Believe it or not, something is stirring in the world of blockchain games.
And not before time you might be thinking.
2018 was a car crash for the nascent sector, which was hit both by the decline in cryptocurrency valuations and by the failure of any game to substantively build on the foundation created by late 2017 hit CryptoKitties.
Sure, plenty of developers launched new blockchain games, on Ethereum and the newer, faster blockchains such as EOS and TRON. But nothing captured the imagination, far less expanded a market which appears to have a hard ceiling of about 10,000 active players.
As Gabby Dizon of Alto.io explained during a panel talk about the future of blockchain games at the DGC Dubai 2019 event, blockchain gamers are perhaps best viewed as a small subset of crypto-enthusiastics.
“Very few people have become interested in blockchain and crypto through blockchain games,” he explained.
Given this direction of travel, for the blockchain game sector to fulfil its potential, developers are clearly going to have to think differently about how to use blockchain in a way that isn’t an obstacle to attracting a large audience.
The good news is some developers are.
Making games, not blockchain games
In the vanguard is Mythical Games. The US studio has raised $16 million to-date, and thanks its co-founders’ previous jobs at Activision and Blizzard, working on giant franchises like Call of Duty, Skylanders and Guitar Hero, it’s one of the few blockchain game developers with serious gaming pedigree.
And others are emerging. Forte is another well-funded US blockchain game company that’s just decloaked. Headed by Kevin Chou, who built and sold one of the biggest F2P mobile games companies as CEO of Kabam, it too has the experience of what’s required to create and operate games that are played by millions of people.
And if the rumors are true, the coming months will see a number of high profile gaming startups nailing their colors to the blockchain mast. The big publishers and the consoles will follow over the coming years.
According to Mythical’s CEO John Linden, also speaking in Dubai, the key to this transition from small scale crypto games to triple-A experiences is these new teams are now making great games first. The blockchain comes second.

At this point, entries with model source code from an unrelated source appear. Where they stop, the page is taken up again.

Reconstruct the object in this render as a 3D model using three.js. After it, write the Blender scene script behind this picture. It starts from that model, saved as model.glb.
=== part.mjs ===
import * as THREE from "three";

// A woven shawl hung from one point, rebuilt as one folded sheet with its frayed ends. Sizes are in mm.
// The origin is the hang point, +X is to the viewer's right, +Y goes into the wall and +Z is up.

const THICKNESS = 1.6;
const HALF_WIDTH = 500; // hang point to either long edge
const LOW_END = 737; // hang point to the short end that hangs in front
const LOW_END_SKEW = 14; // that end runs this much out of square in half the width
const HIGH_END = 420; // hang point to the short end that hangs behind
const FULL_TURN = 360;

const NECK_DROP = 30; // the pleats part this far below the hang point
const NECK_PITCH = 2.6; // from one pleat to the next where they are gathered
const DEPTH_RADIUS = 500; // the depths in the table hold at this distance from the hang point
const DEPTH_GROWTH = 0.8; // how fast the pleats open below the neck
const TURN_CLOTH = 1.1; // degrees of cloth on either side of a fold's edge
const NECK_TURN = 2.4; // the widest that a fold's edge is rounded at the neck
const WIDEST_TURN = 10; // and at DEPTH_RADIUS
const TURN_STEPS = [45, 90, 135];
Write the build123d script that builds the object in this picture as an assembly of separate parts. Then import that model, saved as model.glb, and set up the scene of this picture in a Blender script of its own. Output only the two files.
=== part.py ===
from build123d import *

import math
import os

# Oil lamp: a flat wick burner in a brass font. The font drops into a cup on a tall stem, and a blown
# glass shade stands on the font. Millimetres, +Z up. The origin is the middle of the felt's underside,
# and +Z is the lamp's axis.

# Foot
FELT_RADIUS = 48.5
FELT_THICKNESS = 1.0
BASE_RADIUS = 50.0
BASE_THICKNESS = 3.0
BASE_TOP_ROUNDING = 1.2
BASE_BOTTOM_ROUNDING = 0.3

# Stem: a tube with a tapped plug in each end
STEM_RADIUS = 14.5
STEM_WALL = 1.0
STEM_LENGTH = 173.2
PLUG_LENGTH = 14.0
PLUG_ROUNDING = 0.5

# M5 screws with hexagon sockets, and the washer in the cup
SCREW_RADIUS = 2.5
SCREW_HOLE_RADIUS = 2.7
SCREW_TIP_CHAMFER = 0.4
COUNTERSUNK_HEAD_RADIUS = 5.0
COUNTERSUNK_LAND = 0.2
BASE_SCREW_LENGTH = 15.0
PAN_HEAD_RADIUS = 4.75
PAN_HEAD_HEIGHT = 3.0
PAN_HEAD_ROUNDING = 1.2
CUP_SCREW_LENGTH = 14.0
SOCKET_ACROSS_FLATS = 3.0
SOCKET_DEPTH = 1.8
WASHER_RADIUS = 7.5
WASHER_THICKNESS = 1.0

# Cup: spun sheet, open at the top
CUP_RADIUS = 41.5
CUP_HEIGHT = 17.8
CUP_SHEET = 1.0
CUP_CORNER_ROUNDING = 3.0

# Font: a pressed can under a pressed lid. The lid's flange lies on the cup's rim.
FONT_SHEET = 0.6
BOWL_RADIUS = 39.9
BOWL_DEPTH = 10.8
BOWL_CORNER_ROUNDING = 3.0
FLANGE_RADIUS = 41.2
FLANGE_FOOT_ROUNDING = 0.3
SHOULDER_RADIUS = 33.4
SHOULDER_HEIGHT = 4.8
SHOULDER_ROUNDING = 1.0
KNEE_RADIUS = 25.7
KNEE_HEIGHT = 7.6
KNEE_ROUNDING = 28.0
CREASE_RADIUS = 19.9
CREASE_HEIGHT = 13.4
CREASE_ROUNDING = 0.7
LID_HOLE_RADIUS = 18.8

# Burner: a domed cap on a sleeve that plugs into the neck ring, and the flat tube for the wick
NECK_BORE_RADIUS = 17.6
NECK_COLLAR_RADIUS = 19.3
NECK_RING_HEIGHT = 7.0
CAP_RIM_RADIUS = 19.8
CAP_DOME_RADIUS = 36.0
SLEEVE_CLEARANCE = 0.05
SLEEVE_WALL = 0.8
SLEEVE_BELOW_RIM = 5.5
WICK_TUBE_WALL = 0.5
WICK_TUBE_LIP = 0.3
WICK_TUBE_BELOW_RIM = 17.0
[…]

Indeed, in making the analogy with the payer conversion rate of F2P games, Linden says he only expects around 5% of the players of debut game Blankos Block Party (due in Q3) to engage with its blockchain elements.
In this way, the future isn’t about blockchain games but games that use the blockchain for some specific elements, notably item ownership and trading.
So developers can stop worrying about wallet creation, private keys, cryptocurrencies and all that jazz, and instead focus on making great games that more than 10,000 people will play.